Last month 100 people from states as diverse as New York, Texas, Maryland, Kansas, Florida, New Hampshire, Nevada and Illinois met in a Malibu retreat center to plot nothing less than the end of the U.S. immigration detention system. Brought together by CIVIC (Community Initiatives for Visiting Immigrants in Confinement), participants included interfaith activists, immigration lawyers, recently released asylum seekers and academics, nearly all of whom were women. Meeting for three days in scorching heat, they discussed how to effectively challenge the system of incarceration and deportation that is now part of our nation’s immigration infrastructure.
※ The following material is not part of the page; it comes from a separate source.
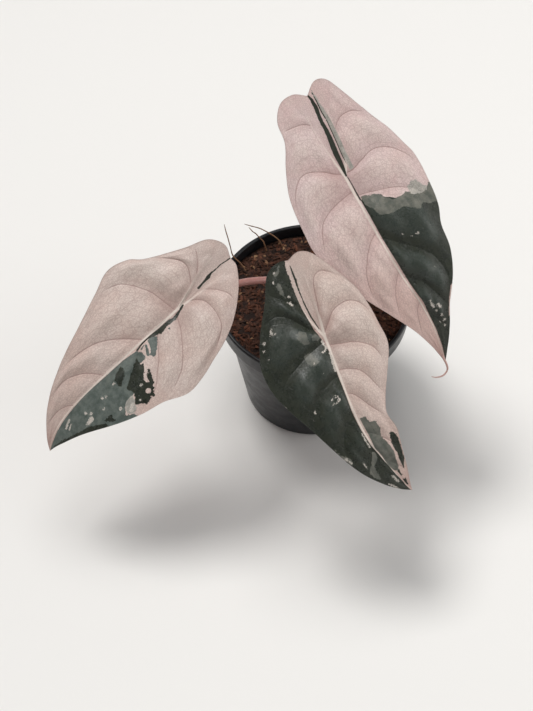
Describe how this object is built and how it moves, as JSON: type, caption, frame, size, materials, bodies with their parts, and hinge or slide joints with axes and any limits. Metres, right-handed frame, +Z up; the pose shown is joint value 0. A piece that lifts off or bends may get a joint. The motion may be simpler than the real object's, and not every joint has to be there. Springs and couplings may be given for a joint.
{
  "type": "potted alocasia chantrieri",
  "caption": "Young alocasia with large shield-shaped pink and green variegated leaves on arching stalks, growing from a corm in a round black nursery pot of coir potting mix.",
  "frame": {"origin": "middle of the pot's foot, on the surface it stands on", "axes": "+Z up; -Y towards the viewer of the picture, +X to the viewer's right"},
  "size_m": [0.2345, 0.1993, 0.2311],
  "materials": {
    "pot_plastic": "satin black moulded plastic",
    "potting_mix": "loose chopped coir and bark, matt",
    "corm_bark": "rough and ringed with old leaf scars",
    "stalk_pink": "smooth, waxy",
    "leaf_left": "leathery, satin, finely netted",
    "leaf_rear": "leathery, satin, finely netted",
    "leaf_front": "leathery, glossy where green",
    "dry_sheath": "dry, papery, fibrous",
    "coir": "dry fibre"
  },
  "bodies": {
    "root": {"pot": "pot_plastic", "potting_mix": "potting_mix", "corm": "corm_bark", "stalk_left": "stalk_pink", "stalk_rear": "stalk_pink", "stalk_front": "stalk_pink", "blade_left": "leaf_left", "blade_rear": "leaf_rear", "blade_front": "leaf_front", "husk_left": "dry_sheath", "husk_right": "dry_sheath", "coir_strand_1": "coir", "coir_strand_2": "coir", "coir_strand_3": "coir"}
  },
  "joints": []
}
Many Americans, myself included, are the children, grandchildren or other descendants of people who came to the U.S. to escape religious persecution, starvation, tyranny or political violence. We would not be alive were it not for America’s past immigration policies. Current asylum seekers are often treated like criminals, mandatorily imprisoned in isolated immigration detention centers after turning themselves in to immigration officials at the border. Many face bail requirements as high as $250,000 and sometimes more to get out, and often endure life-threatening conditions while incarcerated.
“They look at you like trash,” Emmanuel, a former detainee, told conference attendees. He and another speaker, Isaac Lopez, had been hunger strikers who were recently freed on bond from the Adelanto Detention Center near Victorville, California after advocacy on his behalf by a coalition of immigrant rights organizations. Among nine Central Americans (who were later joined by over 20 Haitian asylum seekers), Isaac participated in the hunger strike to dramatize the lack of medical attention, spoiled food and the provision of used, dirty underwear to the detainees. Once the hunger strike began, said Lopez, the strikers were subject to pepper spray, solitary confinement and other abuses.
CIVIC supports a network of volunteer-run visitation programs to America’s 210 detention facilities, whose inmates usually have no legal representation or contact with the outside world. The group also organizes stakeholder inspection tours and runs a national hotline through which detainees can report abuses experienced in the system. A pen-pal program and the sharing of stories of those finally released after months or years of incarceration also help get the word out that these facilities exist, supported by taxpayer money.
CIVIC’S volunteer network conducts over 54,000 visits to detention facilities each year. Workshop presenter Paula Kahn of CIVIC and CODEPINK suggested that the goal of volunteers is to be “radical accomplices.” Rather than “impose our own conclusions about conditions inside the detention facility,” Kahn emphasized that “people are experts on their own experiences” and the job of visitors is to understand their lived experience in detention.
Other workshops discussed recruiting and retaining volunteers, monitoring conditions for detainees, getting their personal stories out to the broader community, raising funds for bail and post-release support. Once released from detention, asylum seekers are often prohibited from working yet have to find a place to live and continue to pursue their asylum requests through the immigration court system.
As a result of CIVIC’s work in collecting data on conditions in California’s immigrant detention centers, the state legislature this year passed the first bill in the country to put a moratorium on the expansion of future immigration centers in California and to give the state attorney general the power to monitor the facilities for the next decade.
A closing session run by CIVIC founders Christina Mansfield and Christina Fialho asked retreat attendees to visualize a time when the 210 detention centers across the U.S. are closed and, instead, non-profit organizations are funded to provide housing and support services for those in the asylum pipeline.
The U.S. immigration detention system is the largest in the world and influences the infrastructure of detention systems in other countries, Fialho and Mansfield explained. By changing the ways immigrants are treated here, the U.S. can be part of an international movement to reshape state responses to asylum seekers by welcoming migrants rather than imprisoning them.